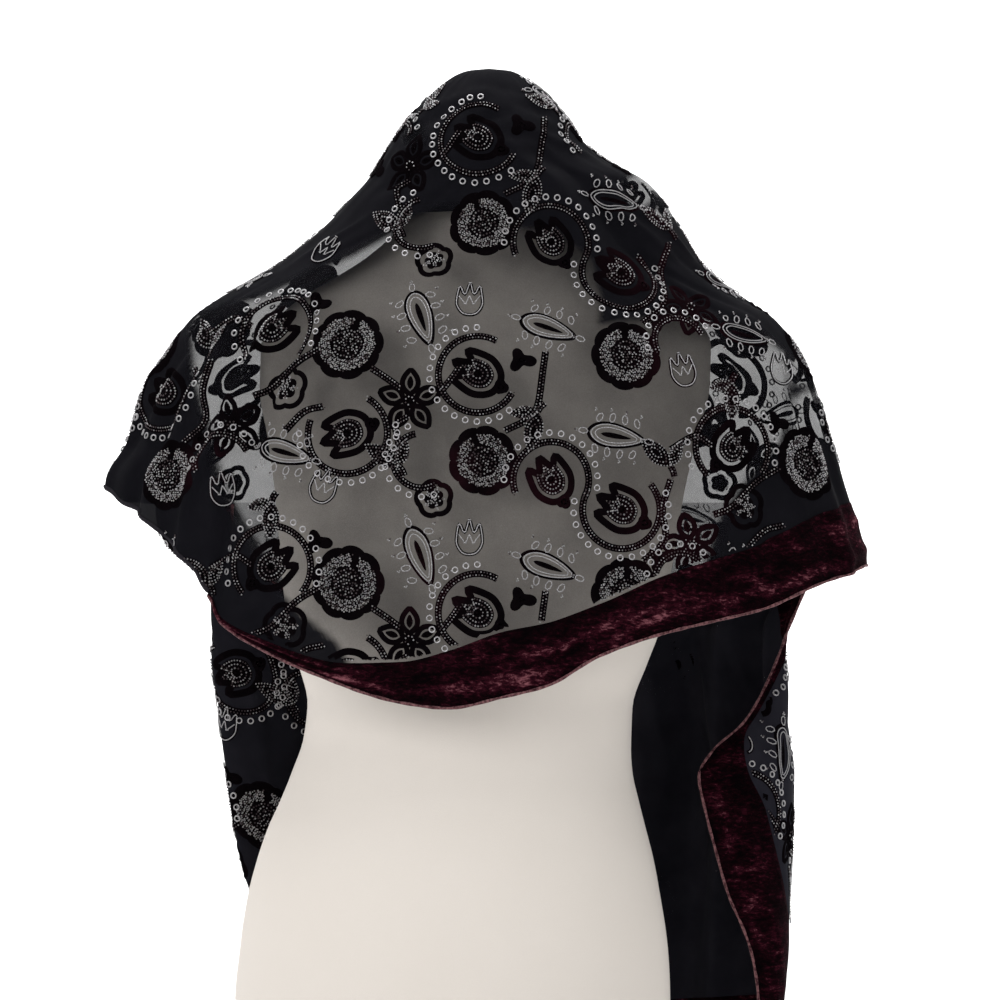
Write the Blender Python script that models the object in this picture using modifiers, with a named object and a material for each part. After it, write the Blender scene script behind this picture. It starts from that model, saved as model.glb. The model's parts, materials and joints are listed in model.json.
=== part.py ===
"""A long beaded velvet shawl on a limbless dress form, seen from the back of the form.

Metres, +Z up. The back of the form faces -Y, and the form stands on z = 0.
The shawl lies over the neck and hangs as a cape behind. Its two ends fall in front.
"""

import math

import bpy
import numpy as np

MM = 0.001

# Cloth
WALL = 1.4 * MM
SEAM_GAP = 0.3 * MM
SIDE_GAP = 1.2
TOP_GAP = 0.8
BORDER_WIDTH = 45
CAPE_ROWS = 14
CAPE_ROW_CROWDING = 1.35
FALL_COLUMNS = 32
FALL_ROWS = 12
BAND_COLUMNS = 3
FALL_BAND_COLUMNS = 5
SECTION_STEPS = 90
LINE_STEPS = 400
PROBE = 0.05

# Dress form
FORM_SIDES = 44
NECK_CENTRE = (13, 8)
NECK_SIDES = 32

# Dress form sections in mm: height, centre x, centre y, half width, half depth
FORM_SECTIONS = (
    (0, -13, -6, 156, 110),
    (12, -13, -6, 161, 114),
    (84, -13, -7, 163, 116),
    (126, -12, -7, 160, 114),
    (160, -12, -6, 155, 110),
    (188, -11, -4, 149, 106),
    (212, -10, -2, 142, 101),
    (232, -8, 0, 135, 97),
    (254, -6, 2, 128, 93),
    (280, -2, 4, 123, 90),
    (304, 0, 5, 122, 89),
    (336, 2, 6, 131, 92),
    (360, 3, 7, 139, 95),
    (410, 5, 9, 147, 101),
    (460, 7, 10, 153, 105),
    (505, 9, 10, 161, 102),
    (545, 11, 9, 169, 93),
    (575, 12, 8, 169, 82),
    (598, 13, 8, 155, 74),
    (612, 13, 8, 138, 69),
    (626, 13, 8, 114, 64),
    (640, 13, 8, 92, 61),
    (655, 13, 8, 74, 59),
    (668, 13, 8, 62, 58),
    (674, 13, 8, 56, 55),
)

# Neck block profile in mm, from its top down the outer side: radius, height under its top
NECK_PROFILE = (
    (0, 0),
    (8, 0.8),
    (16, 4),
    (24, 9),
    (31, 16),
    (38, 26),
    (44, 40),
    (50, 58),
    (53, 78),
    (55, 94),
)

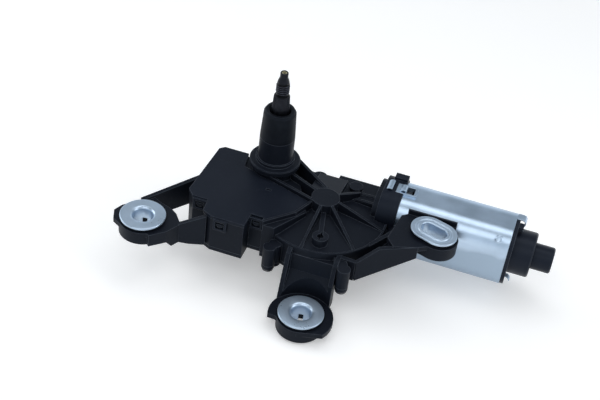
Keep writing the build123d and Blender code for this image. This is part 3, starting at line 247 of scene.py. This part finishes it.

*WRITTEN TASK:*
Print again each line of the listing above, exactly as it appears.

*SOLUTION TO THE EXERCISE:*
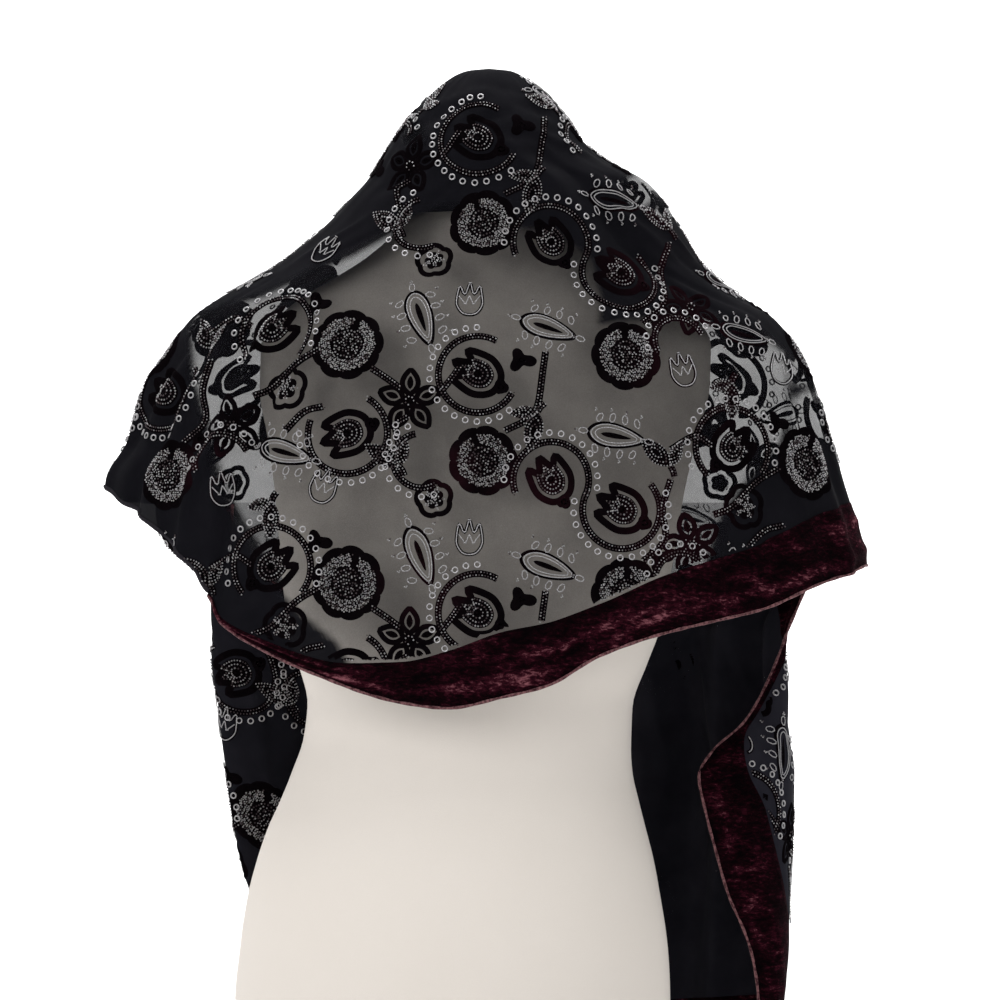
Write the Blender Python script that models the object in this picture using modifiers, with a named object and a material for each part. After it, write the Blender scene script behind this picture. It starts from that model, saved as model.glb. The model's parts, materials and joints are listed in model.json.
=== part.py ===
"""A long beaded velvet shawl on a limbless dress form, seen from the back of the form.

Metres, +Z up. The back of the form faces -Y, and the form stands on z = 0.
The shawl lies over the neck and hangs as a cape behind. Its two ends fall in front.
"""

import math

import bpy
import numpy as np

MM = 0.001

# Cloth
WALL = 1.4 * MM
SEAM_GAP = 0.3 * MM
SIDE_GAP = 1.2
TOP_GAP = 0.8
BORDER_WIDTH = 45
CAPE_ROWS = 14
CAPE_ROW_CROWDING = 1.35
FALL_COLUMNS = 32
FALL_ROWS = 12
BAND_COLUMNS = 3
FALL_BAND_COLUMNS = 5
SECTION_STEPS = 90
LINE_STEPS = 400
PROBE = 0.05

# Dress form
FORM_SIDES = 44
NECK_CENTRE = (13, 8)
NECK_SIDES = 32

# Dress form sections in mm: height, centre x, centre y, half width, half depth
FORM_SECTIONS = (
    (0, -13, -6, 156, 110),
    (12, -13, -6, 161, 114),
    (84, -13, -7, 163, 116),
    (126, -12, -7, 160, 114),
    (160, -12, -6, 155, 110),
    (188, -11, -4, 149, 106),
    (212, -10, -2, 142, 101),
    (232, -8, 0, 135, 97),
    (254, -6, 2, 128, 93),
    (280, -2, 4, 123, 90),
    (304, 0, 5, 122, 89),
    (336, 2, 6, 131, 92),
    (360, 3, 7, 139, 95),
    (410, 5, 9, 147, 101),
    (460, 7, 10, 153, 105),
    (505, 9, 10, 161, 102),
    (545, 11, 9, 169, 93),
    (575, 12, 8, 169, 82),
    (598, 13, 8, 155, 74),
    (612, 13, 8, 138, 69),
    (626, 13, 8, 114, 64),
    (640, 13, 8, 92, 61),
    (655, 13, 8, 74, 59),
    (668, 13, 8, 62, 58),
    (674, 13, 8, 56, 55),
)

# Neck block profile in mm, from its top down the outer side: radius, height under its top
NECK_PROFILE = (
    (0, 0),
    (8, 0.8),
    (16, 4),
    (24, 9),
    (31, 16),
    (38, 26),
    (44, 40),
    (50, 58),
    (53, 78),
    (55, 94),
)

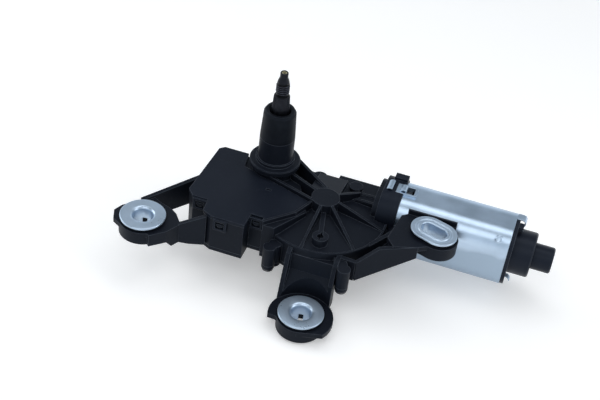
Keep writing the build123d and Blender code for this image. This is part 3, starting at line 247 of scene.py. This part finishes it.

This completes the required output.